The decision will be made by consensus. The important thing is that the preparation process has been launched. The main criteria will be whether the new members would make the group more effective and ensure practical results from its work.

Question: Indonesia has made it clear that it is not going to withdraw Russia’s invitation to the G20 summit, but at the same time, Ukraine has also been invited. How advisable and constructive is Russia’s presence at this summit? Is there any point to it, with the anti-Russia rhetoric coming from a large number of its participants? How would you assess the possibility of a meeting between Vladimir Putin and Vladimir Zelensky on the sidelines?

Sergey Lavrov: Our approach to the group’s work is based on the purpose that G20 was founded for, which was to promote coordination among the world’s leading powers in the economy and international finance in order to ensure the global economy’s sustainability and prevent imbalances and crises, as well as to attain many other specific objectives related specifically to maintaining stability in the global economy.

Each host country invites certain representatives who are not G20 members. Nowadays, they won’t let a single event to be held without Vladimir Zelensky. “They” are so importunate and pushy. Apparently, he has enough free time between taking orders from Washington, so the Ukrainian president is happy to gatecrash any format to pronounce a few words with tears in his eyes. We will have little interest in whether he hovers on the sidelines at the Bali summit or not. At the same time, we always respect the actions of the G20 host country.

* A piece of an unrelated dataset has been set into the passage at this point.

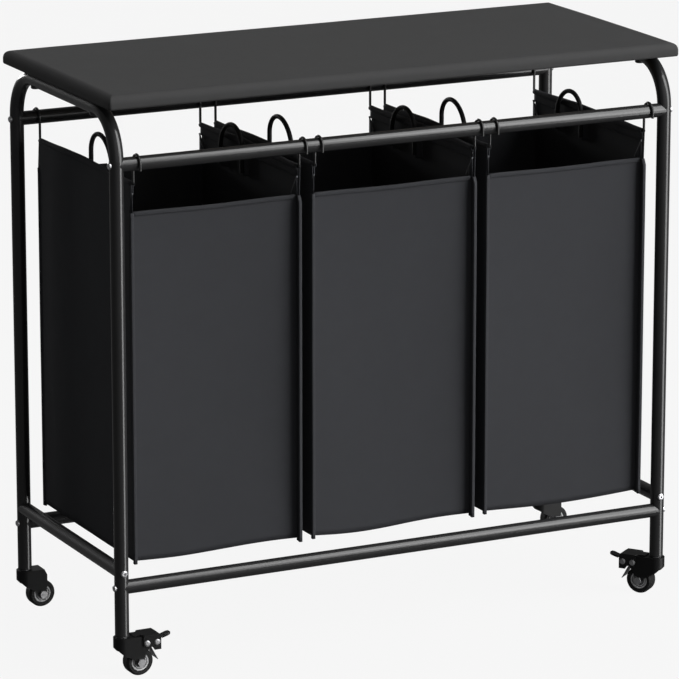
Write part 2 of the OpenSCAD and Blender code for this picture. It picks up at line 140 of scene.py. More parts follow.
def make_studio():
    """A tall key light for the panels and legs, a strip for the rails, and three soft fills."""
    area_light("key_softbox", 46, 21, 4.2, (2.4, 8.1), 290)
    area_light("rail_strip", 28, 23.5, 12.0, (2.1, 8.0), 175)
    area_light("front_fill", -8, 18, 5.0, (5.0, 4.0), 14)
    area_light("top_softbox", -20, 84, 4.0, (3.4, 2.6), 28)
    area_light("back_fill", 182, 6, 9.0, (5.0, 2.0), 200)

    world = bpy.data.worlds.new("studio")
    bpy.context.scene.world = world
    world.use_nodes = True
    background = world.node_tree.nodes["Background"]
    background.inputs["Color"].default_value = (0.92, 0.92, 0.92, 1.0)
    strength = seen_by_camera(world.node_tree, *STUDIO_GLOW)
    world.node_tree.links.new(strength, background.inputs["Strength"])
    make_floor()
    bpy.context.scene.view_settings.view_transform = "Standard"


# ---------------------------------------------------------------- materials


class Shader:
    """A node material: one principled shader, and short calls that add to it."""

    def __init__(self, name, color, roughness, **sockets):
        self.material = bpy.data.materials.new(name)
        self.material.use_nodes = True
        self.tree = self.material.node_tree
        self.principled = self.tree.nodes["Principled BSDF"]
        self.color = color
        self.principled.inputs["Base Color"].default_value = (*color, 1.0)
        self.principled.inputs["Roughness"].default_value = roughness
        for socket, value in sockets.items():
            self.principled.inputs[socket.replace("_", " ")].default_value = value
        self.coordinates = self.tree.nodes.new("ShaderNodeTexCoord").outputs["Object"]
        self.height = None

    def node(self, kind, **inputs):
        made = self.tree.nodes.new(kind)
        for socket, value in inputs.items():
            made.inputs[socket.replace("_", " ")].default_value = value
        return made

    def noise(self, scale, detail=3.0, roughness=0.55, stretch=(1.0, 1.0, 1.0)):
        """Noise in object space, scale given in features per metre."""
        mapping = self.node("ShaderNodeMapping", Scale=stretch)
        texture = self.node("ShaderNodeTexNoise", Scale=scale, Detail=detail, Roughness=roughness)
        self.tree.links.new(self.coordinates, mapping.inputs["Vector"])
        self.tree.links.new(mapping.outputs["Vector"], texture.inputs["Vector"])
        return texture.outputs["Fac"]

    def combine(self, operation, a, b):
        """The result of a math node on two sockets or numbers."""
        made = self.tree.nodes.new("ShaderNodeMath")
        made.operation = operation
        for socket, value in zip(made.inputs, (a, b)):
            if isinstance(value, (int, float)):
                socket.default_value = value
            else:
                self.tree.links.new(value, socket)
        return made.outputs[0]

    def remap(self, value, low, high, start=0.0, end=1.0):
        made = self.node(
            "ShaderNodeMapRange", From_Min=start, From_Max=end, To_Min=low, To_Max=high
        )
        self.tree.links.new(value, made.inputs["Value"])
        return made.outputs["Result"]

    def vary_color(self, value, darker, lighter, start=0.3, end=0.7):
        """The base colour goes from darker to lighter as value goes from start to end."""
        ramp = self.tree.nodes.new("ShaderNodeValToRGB")
        stops = zip(ramp.color_ramp.elements, (start, end), (darker, lighter))
        for element, place, factor in stops:
            element.position = place
            element.color = (*(min(1.0, c * factor) for c in self.color), 1.0)
        self.tree.links.new(value, ramp.inputs["Fac"])
        self.tree.links.new(ramp.outputs["Color"], self.principled.inputs["Base Color"])

    def vary_roughness(self, value, low, high):
        rough = self.remap(value, low, high, 0.3, 0.7)
        self.tree.links.new(rough, self.principled.inputs["Roughness"])

    def bump(self, value, depth, strength=1.0):
        """Adds a bump of that depth in metres under the ones already there."""
        made = self.node("ShaderNodeBump", Strength=strength, Distance=depth)
        self.tree.links.new(value, made.inputs["Height"])
        if self.height is not None:
            self.tree.links.new(self.height, made.inputs["Normal"])
        self.height = made.outputs["Normal"]
        self.tree.links.new(self.height, self.principled.inputs["Normal"])

    def weave(self, pitch):
        """A plain weave: threads of that pitch crossing in all three planes of the object."""
        split = self.node("ShaderNodeSeparateXYZ")
        self.tree.links.new(self.coordinates, split.inputs["Vector"])
        waves = []
        for axis in "XYZ":
            turns = self.combine("MULTIPLY", split.outputs[axis], 2 * math.pi / pitch)
            waves.append(self.combine("SINE", turns, 0.0))
        pairs = [self.combine("MULTIPLY", waves[i], waves[(i + 1) % 3]) for i in range(3)]
        return self.combine("ADD", self.combine("ADD", pairs[0], pairs[1]), pairs[2])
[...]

President of Indonesia Joko Widodo will visit the Russian Federation in a few days; the preparations for the G20 will be among the key subjects of his talks with President Vladimir Putin. We will not allow for this format’s meaning and significance to be held hostage to the whims of states that are trying to keep their own problems in the focus of the West and force it to use them more actively to pursue policies to undermine the foundations of international law and establish hegemony.

We will engage in business, not propaganda or ideology.